- _Provided data_:

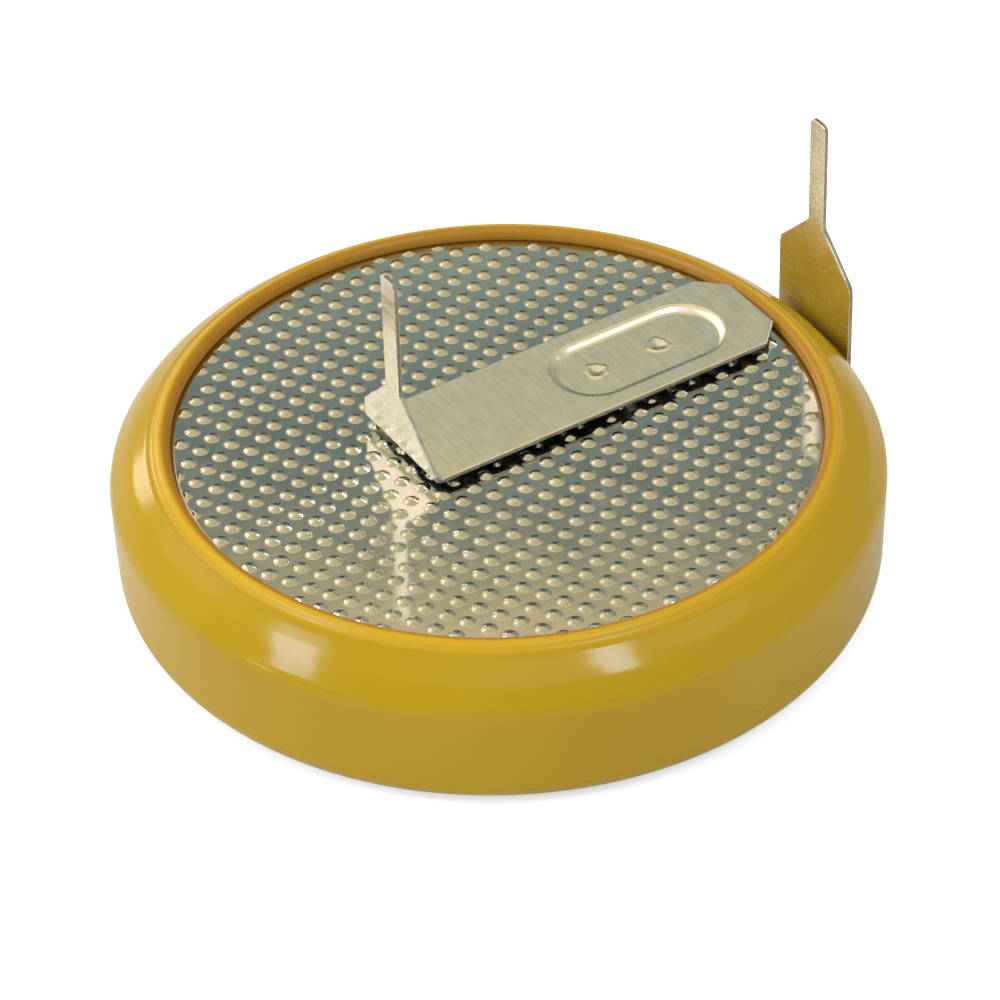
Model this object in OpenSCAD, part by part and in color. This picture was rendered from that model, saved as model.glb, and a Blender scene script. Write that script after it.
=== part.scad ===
// Tabbed lithium coin cell with its negative face up, lying on its positive solder tab.
// Millimetres. The origin is on the cell's axis, on the plane that the part rests on.
// +Z is the cell's axis. +X runs along both tabs, towards the positive pin.

/* [Cell] */
// Outside diameter of the positive can
cell_d = 24.5; // [23:0.5:30]
// Height of the bare cell, from the can's base to the tops of the cap's dimples
cell_h = 4.8; // [4.6:0.1:7.7]
// Thickness of the steel that the can and the cap are drawn from
steel_t = 0.25; // [0.2:0.01:0.28]
// Outside radius of the can's lower corner
can_corner_r = 0.65; // [0.55:0.05:0.9]
// Depth of the crease, where the can's wall starts to lean in, below the cap's face
crimp_drop = 1.2; // [1.1:0.05:1.4]
// Reach of the crimped rim from the can's wall inwards
crimp_reach = 1.1; // [1:0.05:1.2]
// Lean of the crimped rim's lower half from upright
crimp_low_lean = 39; // [35:1:44]
// Lean of the crimped rim's upper half from upright
crimp_high_lean = 54; // [50:1:60]

/* [Negative cap] */
// Distance from the can's wall in to the side of the cap's face
cap_inset = 1.75; // [1.7:0.05:3.2]
// Outside radius of the edge of the cap's face
cap_edge_r = 0.35; // [0.3:0.05:0.5]
// Height of the cap's face over its flange
cap_step = 0.85; // [0.75:0.05:1]
// Height of the hem that is folded up outside the cap's skirt
hem_h = 1.9; // [1:0.1:2.1]
// Spacing of the dimples in the cap's face
dimple_pitch = 0.72; // [0.68:0.01:1]
// Diameter of one dimple at the face
dimple_d = 0.46; // [0.36:0.02:0.48]
// Height of one dimple
dimple_h = 0.12; // [0.07:0.01:0.13]
// Turn of the rows of dimples from the line of the tabs
dimple_turn = 29; // [0:1:90]

/* [Inside] */
// Thickness of the gasket's wall, between the can and the cap's hem
gasket_t = 0.38; // [0.3:0.02:0.45]
// Thickness of the gasket's foot, under the hem
foot_t = 0.45; // [0.3:0.05:0.6]
// Thickness of the gasket's inner upstand
upstand_t = 0.35; // [0.25:0.05:0.5]
// Height of the gasket's inner upstand over its foot
upstand_h = 0.9; // [0.4:0.1:1.4]
// Room round the lithium disc, inside the cap's face
anode_play = 0.7; // [0.5:0.05:2]
// Thickness of the lithium disc
anode_t = 1.25; // [0.8:0.05:1.5]
// Thickness of the separator
separator_t = 0.12; // [0.05:0.01:0.2]
// Height of the separator's rim, round the lithium disc
separator_rim = 0.9; // [0.3:0.1:1]
// Room between the collector ring and the gasket's inner upstand
ring_play = 0.74; // [0.54:0.02:1.7]
// Thickness of the collector ring
ring_t = 0.15; // [0.1:0.01:0.2]
// Height of the collector ring
ring_h = 1.6; // [1:0.1:1.8]
// Width of the collector ring's flange, under the pellet
ring_flange = 1.8; // [1:0.1:3]

/* [Sleeve] */
// Thickness of the shrink film
film_t = 0.12; // [0.08:0.01:0.14]
// Radius of the film's rolled edge, round the cap
bead_r = 0.28; // [0.22:0.01:0.3]
// Height of the rolled edge over the cap's face
bead_rise = 0.39; // [0.36:0.01:0.42]
// Width of the film's fold under the can
fold_w = 1.9; // [1.2:0.1:2.5]

/* [Tabs] */
// Thickness of the tabs
tab_t = 0.15; // [0.12:0.01:0.2]
// Inside radius of the tabs' bends
tab_bend_r = 0.15; // [0.12:0.01:0.3]
// Chamfer at the corners of the tabs' welded ends
tab_chamfer = 0.85; // [0.5:0.05:1.2]
// Length of the pressed weld pads
pad_l = 6.35; // [5:0.05:6.6]
// Width of the pressed weld pads
pad_w = 3; // [2.4:0.1:3.1]
// Depth that the weld pads are pressed to, which holds the tabs off the cell
pad_h = 0.16; // [0.14:0.01:0.25]
// Width of the weld pads' sloping wall
pad_slope = 0.32; // [0.25:0.01:0.4]
// Distance between the two spot welds in a pad
weld_gap = 2.4; // [1.8:0.1:3]
// Diameter of one spot weld
weld_d = 0.6; // [0.4:0.05:0.8]
// Depth of one spot weld
weld_depth = 0.05; // [0.03:0.01:0.07]

/* [Negative tab] */
// Width of the negative tab
neg_w = 4.15; // [3.6:0.05:4.6]
// Distance from the cell's axis to the outside of the negative blade
neg_blade_x = 3.3; // [2:0.1:5]
// Gap between the side of the cap's face and the negative tab's end
neg_end_gap = 0.3; // [0.3:0.05:0.8]
// Distance from the negative pad's middle to that of its two welds, towards the blade
neg_weld_shift = 0.4; // [0:0.05:0.6]
// Length of the negative tab past its weld pad
neg_tail = 1.3; // [1.1:0.05:2.5]
// Sideways place of the negative tab's middle
neg_y = 0.5; // [-0.5:0.05:0.55]
// Offset of the negative pin from its tab's middle
neg_pin_y = 0.3; // [-0.3:0.05:0.35]

/* [Positive tab] */
// Width of the positive tab
pos_w = 3.85; // [3.6:0.05:4.6]
// Gap between the sleeve and the positive blade
blade_gap = 0.1; // [0.05:0.01:0.4]
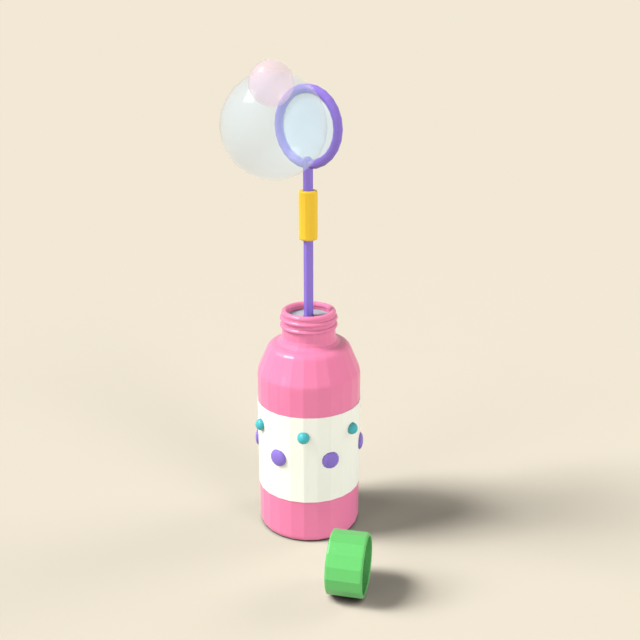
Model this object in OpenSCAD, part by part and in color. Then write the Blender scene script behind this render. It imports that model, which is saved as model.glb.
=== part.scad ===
// A bubble wand: a bottle of bubble solution with its wand standing in it, two blown
// bubbles in front of the wand's film, and the bottle's cap lying beside the bottle.
// Millimetres, +Z up. The origin is the centre of the bottle's foot, and -Y is its front.

/* [Bottle] */
// Outside diameter of the bottle's body
body_d = 50; // [46:0.5:60]
// Height of the upright wall, from the foot to the shoulder
body_h = 81.2; // [74:0.2:100]
// Thickness of the bottle's wall
bottle_wall = 1.3; // [0.8:0.1:2]
// Thickness of the bottle's floor
bottle_floor = 1.6; // [1:0.1:3]
// Radius of the rounded edge round the foot
foot_round = 1.8; // [1:0.1:4]
// Radius of the rounded corner inside the foot
foot_inner_round = 2.5; // [1:0.1:5]

/* [Shoulder] */
// Lean of the shoulder's steep part from upright, in degrees
shoulder_lean = 22.5; // [15:0.5:26]
// Length of the shoulder's steep part, along its slope
shoulder_steep = 11; // [6:0.2:13]
// Radius of the bend from the body into the shoulder
shoulder_low_round = 6; // [3:0.5:9]
// Radius of the bend above the steep part
shoulder_high_round = 5; // [3:0.5:7]
// Lean of the shoulder's upper part from upright, in degrees
shoulder_top_lean = 76; // [65:1:82]

/* [Neck] */
// Outside diameter of the plain neck
neck_d = 25.7; // [24.5:0.1:28]
// Bore of the neck
mouth_d = 21.8; // [18:0.1:22.5]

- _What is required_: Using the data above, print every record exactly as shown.

- _Exercise solution_:
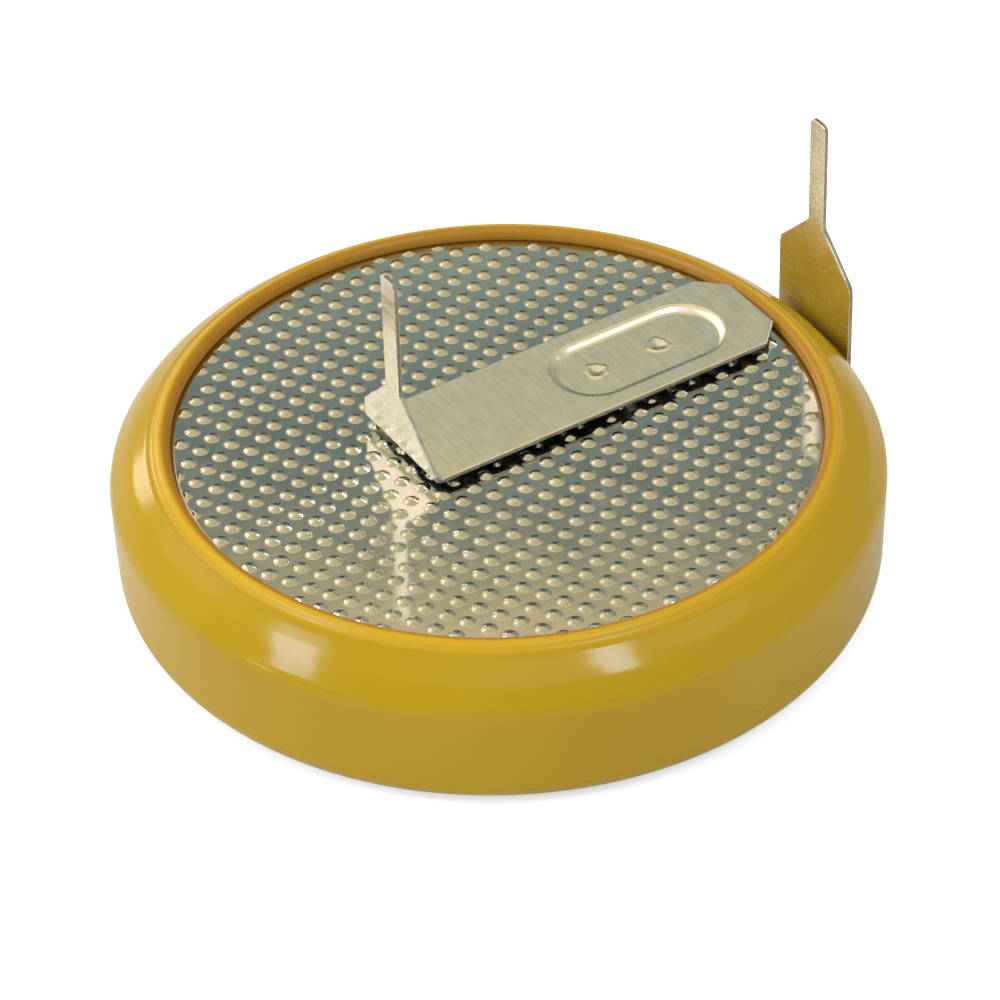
Model this object in OpenSCAD, part by part and in color. This picture was rendered from that model, saved as model.glb, and a Blender scene script. Write that script after it.
=== part.scad ===
// Tabbed lithium coin cell with its negative face up, lying on its positive solder tab.
// Millimetres. The origin is on the cell's axis, on the plane that the part rests on.
// +Z is the cell's axis. +X runs along both tabs, towards the positive pin.

/* [Cell] */
// Outside diameter of the positive can
cell_d = 24.5; // [23:0.5:30]
// Height of the bare cell, from the can's base to the tops of the cap's dimples
cell_h = 4.8; // [4.6:0.1:7.7]
// Thickness of the steel that the can and the cap are drawn from
steel_t = 0.25; // [0.2:0.01:0.28]
// Outside radius of the can's lower corner
can_corner_r = 0.65; // [0.55:0.05:0.9]
// Depth of the crease, where the can's wall starts to lean in, below the cap's face
crimp_drop = 1.2; // [1.1:0.05:1.4]
// Reach of the crimped rim from the can's wall inwards
crimp_reach = 1.1; // [1:0.05:1.2]
// Lean of the crimped rim's lower half from upright
crimp_low_lean = 39; // [35:1:44]
// Lean of the crimped rim's upper half from upright
crimp_high_lean = 54; // [50:1:60]

/* [Negative cap] */
// Distance from the can's wall in to the side of the cap's face
cap_inset = 1.75; // [1.7:0.05:3.2]
// Outside radius of the edge of the cap's face
cap_edge_r = 0.35; // [0.3:0.05:0.5]
// Height of the cap's face over its flange
cap_step = 0.85; // [0.75:0.05:1]
// Height of the hem that is folded up outside the cap's skirt
hem_h = 1.9; // [1:0.1:2.1]
// Spacing of the dimples in the cap's face
dimple_pitch = 0.72; // [0.68:0.01:1]
// Diameter of one dimple at the face
dimple_d = 0.46; // [0.36:0.02:0.48]
// Height of one dimple
dimple_h = 0.12; // [0.07:0.01:0.13]
// Turn of the rows of dimples from the line of the tabs
dimple_turn = 29; // [0:1:90]

/* [Inside] */
// Thickness of the gasket's wall, between the can and the cap's hem
gasket_t = 0.38; // [0.3:0.02:0.45]
// Thickness of the gasket's foot, under the hem
foot_t = 0.45; // [0.3:0.05:0.6]
// Thickness of the gasket's inner upstand
upstand_t = 0.35; // [0.25:0.05:0.5]
// Height of the gasket's inner upstand over its foot
upstand_h = 0.9; // [0.4:0.1:1.4]
// Room round the lithium disc, inside the cap's face
anode_play = 0.7; // [0.5:0.05:2]
// Thickness of the lithium disc
anode_t = 1.25; // [0.8:0.05:1.5]
// Thickness of the separator
separator_t = 0.12; // [0.05:0.01:0.2]
// Height of the separator's rim, round the lithium disc
separator_rim = 0.9; // [0.3:0.1:1]
// Room between the collector ring and the gasket's inner upstand
ring_play = 0.74; // [0.54:0.02:1.7]
// Thickness of the collector ring
ring_t = 0.15; // [0.1:0.01:0.2]
// Height of the collector ring
ring_h = 1.6; // [1:0.1:1.8]
// Width of the collector ring's flange, under the pellet
ring_flange = 1.8; // [1:0.1:3]

/* [Sleeve] */
// Thickness of the shrink film
film_t = 0.12; // [0.08:0.01:0.14]
// Radius of the film's rolled edge, round the cap
bead_r = 0.28; // [0.22:0.01:0.3]
// Height of the rolled edge over the cap's face
bead_rise = 0.39; // [0.36:0.01:0.42]
// Width of the film's fold under the can
fold_w = 1.9; // [1.2:0.1:2.5]

/* [Tabs] */
// Thickness of the tabs
tab_t = 0.15; // [0.12:0.01:0.2]
// Inside radius of the tabs' bends
tab_bend_r = 0.15; // [0.12:0.01:0.3]
// Chamfer at the corners of the tabs' welded ends
tab_chamfer = 0.85; // [0.5:0.05:1.2]
// Length of the pressed weld pads
pad_l = 6.35; // [5:0.05:6.6]
// Width of the pressed weld pads
pad_w = 3; // [2.4:0.1:3.1]
// Depth that the weld pads are pressed to, which holds the tabs off the cell
pad_h = 0.16; // [0.14:0.01:0.25]
// Width of the weld pads' sloping wall
pad_slope = 0.32; // [0.25:0.01:0.4]
// Distance between the two spot welds in a pad
weld_gap = 2.4; // [1.8:0.1:3]
// Diameter of one spot weld
weld_d = 0.6; // [0.4:0.05:0.8]
// Depth of one spot weld
weld_depth = 0.05; // [0.03:0.01:0.07]

/* [Negative tab] */
// Width of the negative tab
neg_w = 4.15; // [3.6:0.05:4.6]
// Distance from the cell's axis to the outside of the negative blade
neg_blade_x = 3.3; // [2:0.1:5]
// Gap between the side of the cap's face and the negative tab's end
neg_end_gap = 0.3; // [0.3:0.05:0.8]
// Distance from the negative pad's middle to that of its two welds, towards the blade
neg_weld_shift = 0.4; // [0:0.05:0.6]
// Length of the negative tab past its weld pad
neg_tail = 1.3; // [1.1:0.05:2.5]
// Sideways place of the negative tab's middle
neg_y = 0.5; // [-0.5:0.05:0.55]
// Offset of the negative pin from its tab's middle
neg_pin_y = 0.3; // [-0.3:0.05:0.35]

/* [Positive tab] */
// Width of the positive tab
pos_w = 3.85; // [3.6:0.05:4.6]
// Gap between the sleeve and the positive blade
blade_gap = 0.1; // [0.05:0.01:0.4]
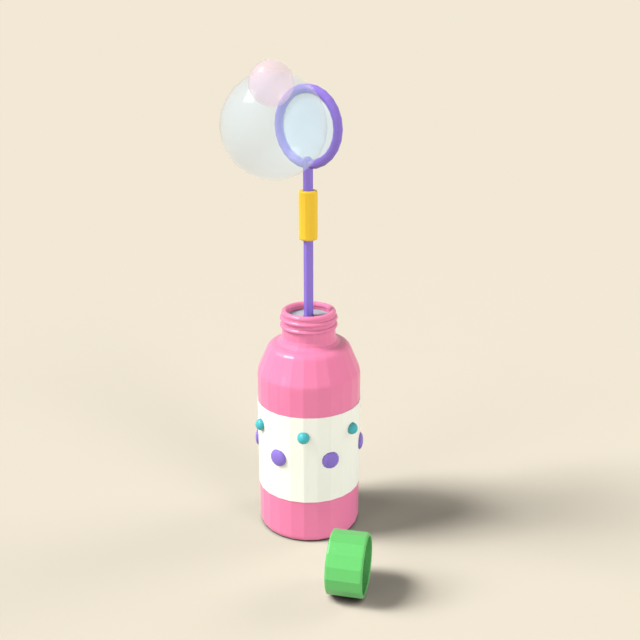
Model this object in OpenSCAD, part by part and in color. Then write the Blender scene script behind this render. It imports that model, which is saved as model.glb.
=== part.scad ===
// A bubble wand: a bottle of bubble solution with its wand standing in it, two blown
// bubbles in front of the wand's film, and the bottle's cap lying beside the bottle.
// Millimetres, +Z up. The origin is the centre of the bottle's foot, and -Y is its front.

/* [Bottle] */
// Outside diameter of the bottle's body
body_d = 50; // [46:0.5:60]
// Height of the upright wall, from the foot to the shoulder
body_h = 81.2; // [74:0.2:100]
// Thickness of the bottle's wall
bottle_wall = 1.3; // [0.8:0.1:2]
// Thickness of the bottle's floor
bottle_floor = 1.6; // [1:0.1:3]
// Radius of the rounded edge round the foot
foot_round = 1.8; // [1:0.1:4]
// Radius of the rounded corner inside the foot
foot_inner_round = 2.5; // [1:0.1:5]

/* [Shoulder] */
// Lean of the shoulder's steep part from upright, in degrees
shoulder_lean = 22.5; // [15:0.5:26]
// Length of the shoulder's steep part, along its slope
shoulder_steep = 11; // [6:0.2:13]
// Radius of the bend from the body into the shoulder
shoulder_low_round = 6; // [3:0.5:9]
// Radius of the bend above the steep part
shoulder_high_round = 5; // [3:0.5:7]
// Lean of the shoulder's upper part from upright, in degrees
shoulder_top_lean = 76; // [65:1:82]

/* [Neck] */
// Outside diameter of the plain neck
neck_d = 25.7; // [24.5:0.1:28]
// Bore of the neck
mouth_d = 21.8; // [18:0.1:22.5]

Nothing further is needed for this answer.